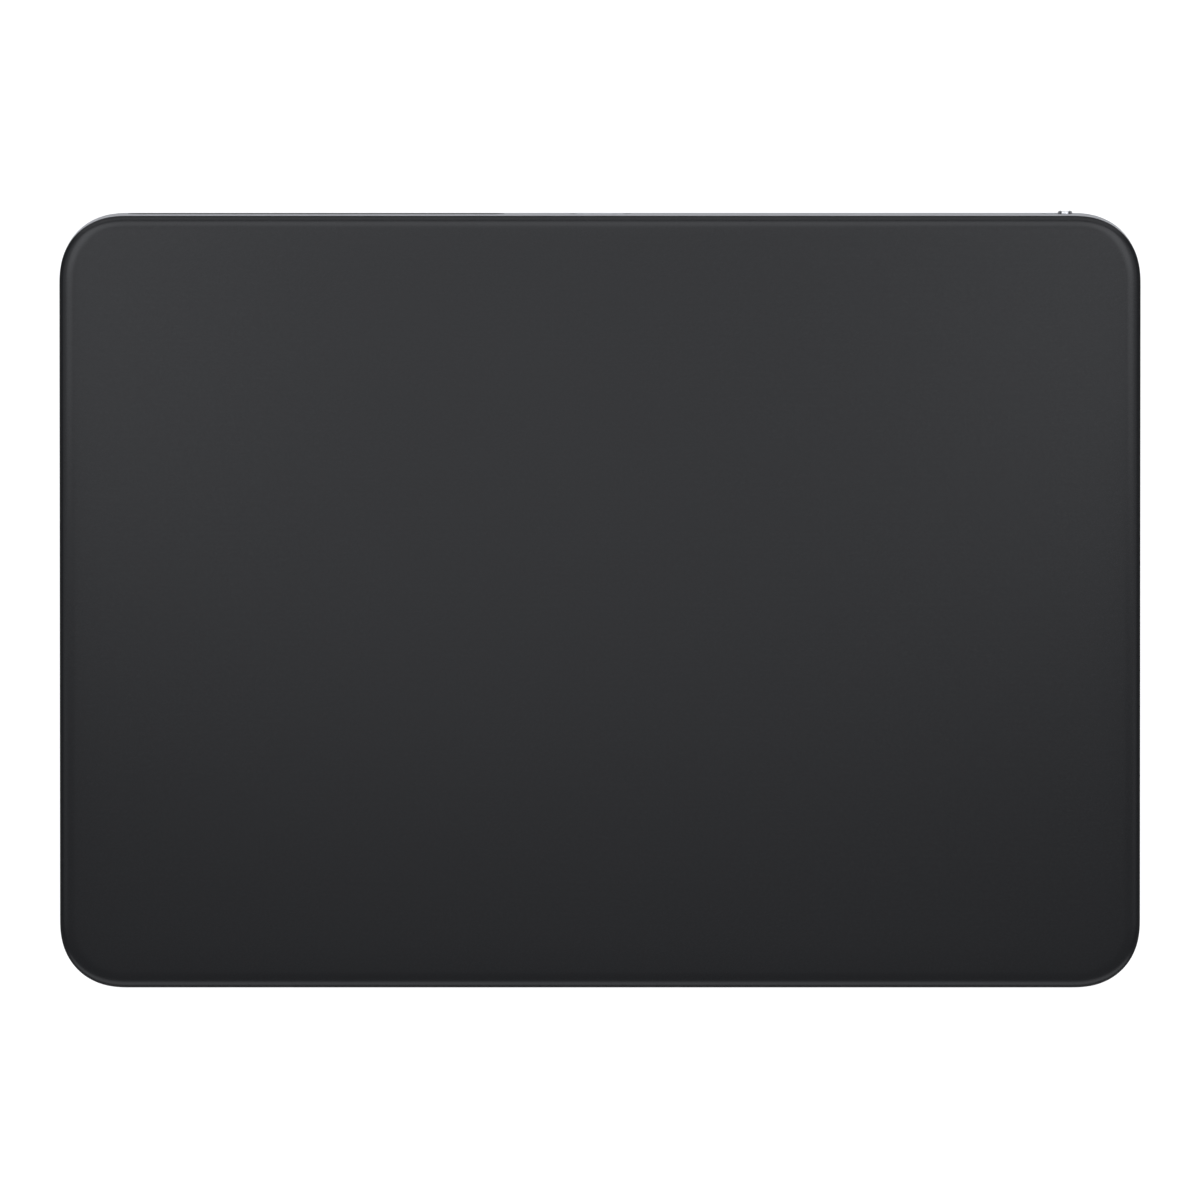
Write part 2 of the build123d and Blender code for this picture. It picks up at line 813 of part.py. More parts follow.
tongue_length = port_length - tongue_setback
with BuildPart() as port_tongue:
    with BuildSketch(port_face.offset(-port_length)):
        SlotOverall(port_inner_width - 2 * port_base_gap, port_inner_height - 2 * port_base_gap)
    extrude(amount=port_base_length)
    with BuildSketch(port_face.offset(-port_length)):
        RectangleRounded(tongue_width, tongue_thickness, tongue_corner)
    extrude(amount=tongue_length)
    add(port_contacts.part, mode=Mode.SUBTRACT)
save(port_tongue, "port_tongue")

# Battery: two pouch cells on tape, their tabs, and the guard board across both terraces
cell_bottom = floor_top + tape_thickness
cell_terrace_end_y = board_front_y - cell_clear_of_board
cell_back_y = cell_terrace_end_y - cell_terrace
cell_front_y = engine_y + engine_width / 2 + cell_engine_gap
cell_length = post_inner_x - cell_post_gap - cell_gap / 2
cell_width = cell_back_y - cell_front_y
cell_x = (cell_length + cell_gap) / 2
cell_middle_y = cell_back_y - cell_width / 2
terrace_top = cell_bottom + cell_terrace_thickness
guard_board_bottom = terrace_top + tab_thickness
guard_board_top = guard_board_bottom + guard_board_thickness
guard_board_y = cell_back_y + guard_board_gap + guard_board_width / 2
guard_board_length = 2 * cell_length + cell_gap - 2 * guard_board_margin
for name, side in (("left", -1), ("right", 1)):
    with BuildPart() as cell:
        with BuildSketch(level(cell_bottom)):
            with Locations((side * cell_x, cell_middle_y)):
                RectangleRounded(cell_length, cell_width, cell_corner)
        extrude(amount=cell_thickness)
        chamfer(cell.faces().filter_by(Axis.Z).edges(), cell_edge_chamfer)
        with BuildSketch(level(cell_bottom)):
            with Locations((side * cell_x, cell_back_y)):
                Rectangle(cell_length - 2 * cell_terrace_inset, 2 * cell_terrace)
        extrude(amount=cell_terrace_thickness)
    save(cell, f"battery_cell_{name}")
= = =
Written exercise
Copy all data exactly, start to finish.

In response
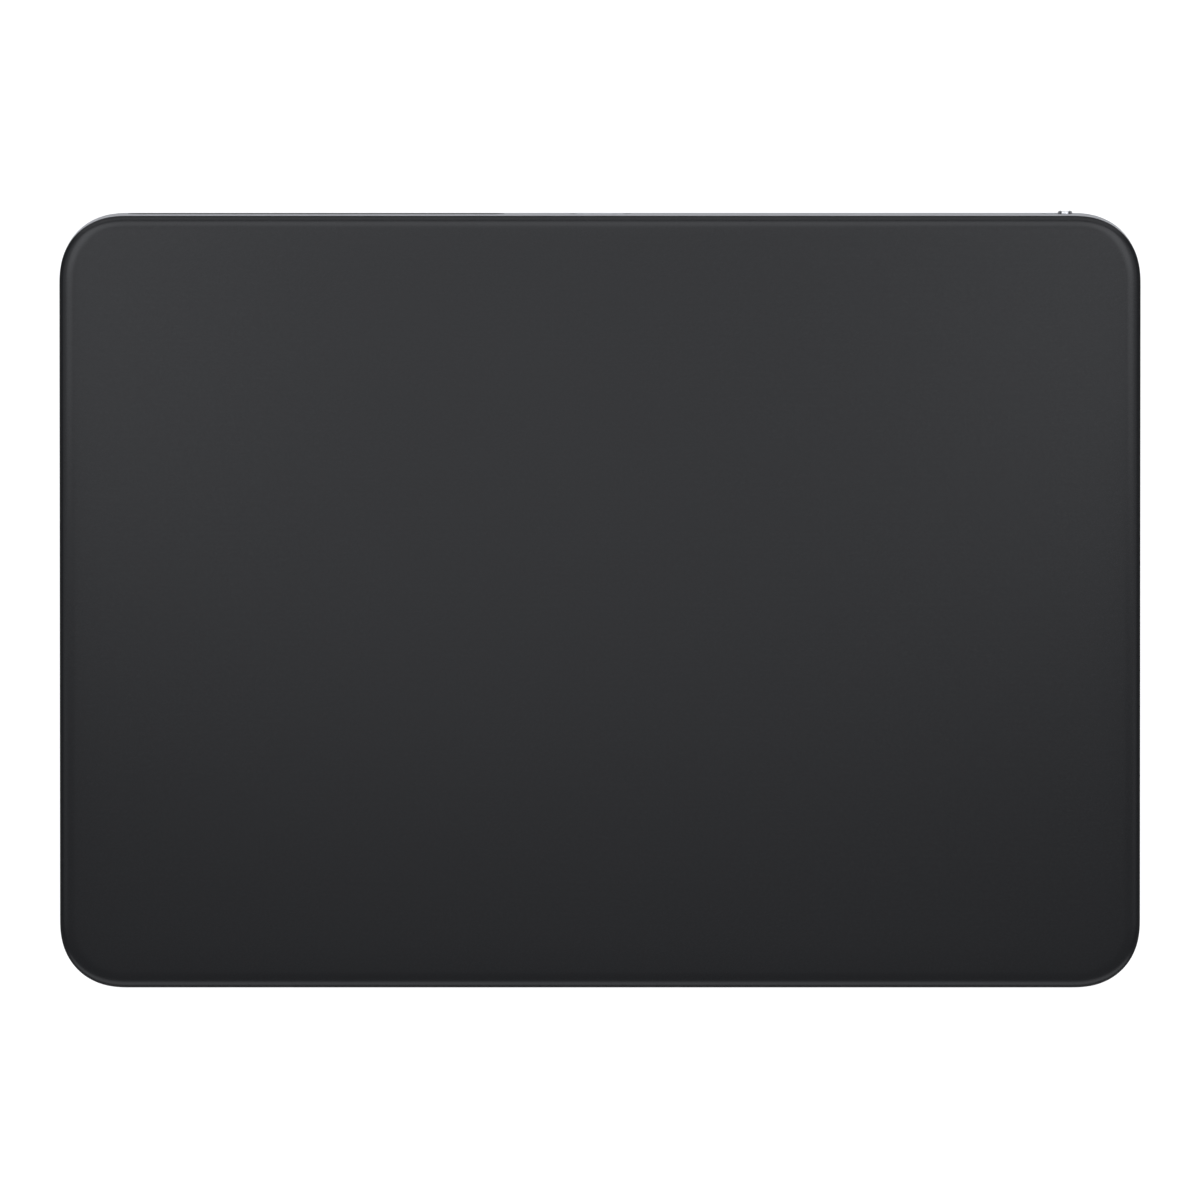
Write part 2 of the build123d and Blender code for this picture. It picks up at line 813 of part.py. More parts follow.
tongue_length = port_length - tongue_setback
with BuildPart() as port_tongue:
    with BuildSketch(port_face.offset(-port_length)):
        SlotOverall(port_inner_width - 2 * port_base_gap, port_inner_height - 2 * port_base_gap)
    extrude(amount=port_base_length)
    with BuildSketch(port_face.offset(-port_length)):
        RectangleRounded(tongue_width, tongue_thickness, tongue_corner)
    extrude(amount=tongue_length)
    add(port_contacts.part, mode=Mode.SUBTRACT)
save(port_tongue, "port_tongue")

# Battery: two pouch cells on tape, their tabs, and the guard board across both terraces
cell_bottom = floor_top + tape_thickness
cell_terrace_end_y = board_front_y - cell_clear_of_board
cell_back_y = cell_terrace_end_y - cell_terrace
cell_front_y = engine_y + engine_width / 2 + cell_engine_gap
cell_length = post_inner_x - cell_post_gap - cell_gap / 2
cell_width = cell_back_y - cell_front_y
cell_x = (cell_length + cell_gap) / 2
cell_middle_y = cell_back_y - cell_width / 2
terrace_top = cell_bottom + cell_terrace_thickness
guard_board_bottom = terrace_top + tab_thickness
guard_board_top = guard_board_bottom + guard_board_thickness
guard_board_y = cell_back_y + guard_board_gap + guard_board_width / 2
guard_board_length = 2 * cell_length + cell_gap - 2 * guard_board_margin
for name, side in (("left", -1), ("right", 1)):
    with BuildPart() as cell:
        with BuildSketch(level(cell_bottom)):
            with Locations((side * cell_x, cell_middle_y)):
                RectangleRounded(cell_length, cell_width, cell_corner)
        extrude(amount=cell_thickness)
        chamfer(cell.faces().filter_by(Axis.Z).edges(), cell_edge_chamfer)
        with BuildSketch(level(cell_bottom)):
            with Locations((side * cell_x, cell_back_y)):
                Rectangle(cell_length - 2 * cell_terrace_inset, 2 * cell_terrace)
        extrude(amount=cell_terrace_thickness)
    save(cell, f"battery_cell_{name}")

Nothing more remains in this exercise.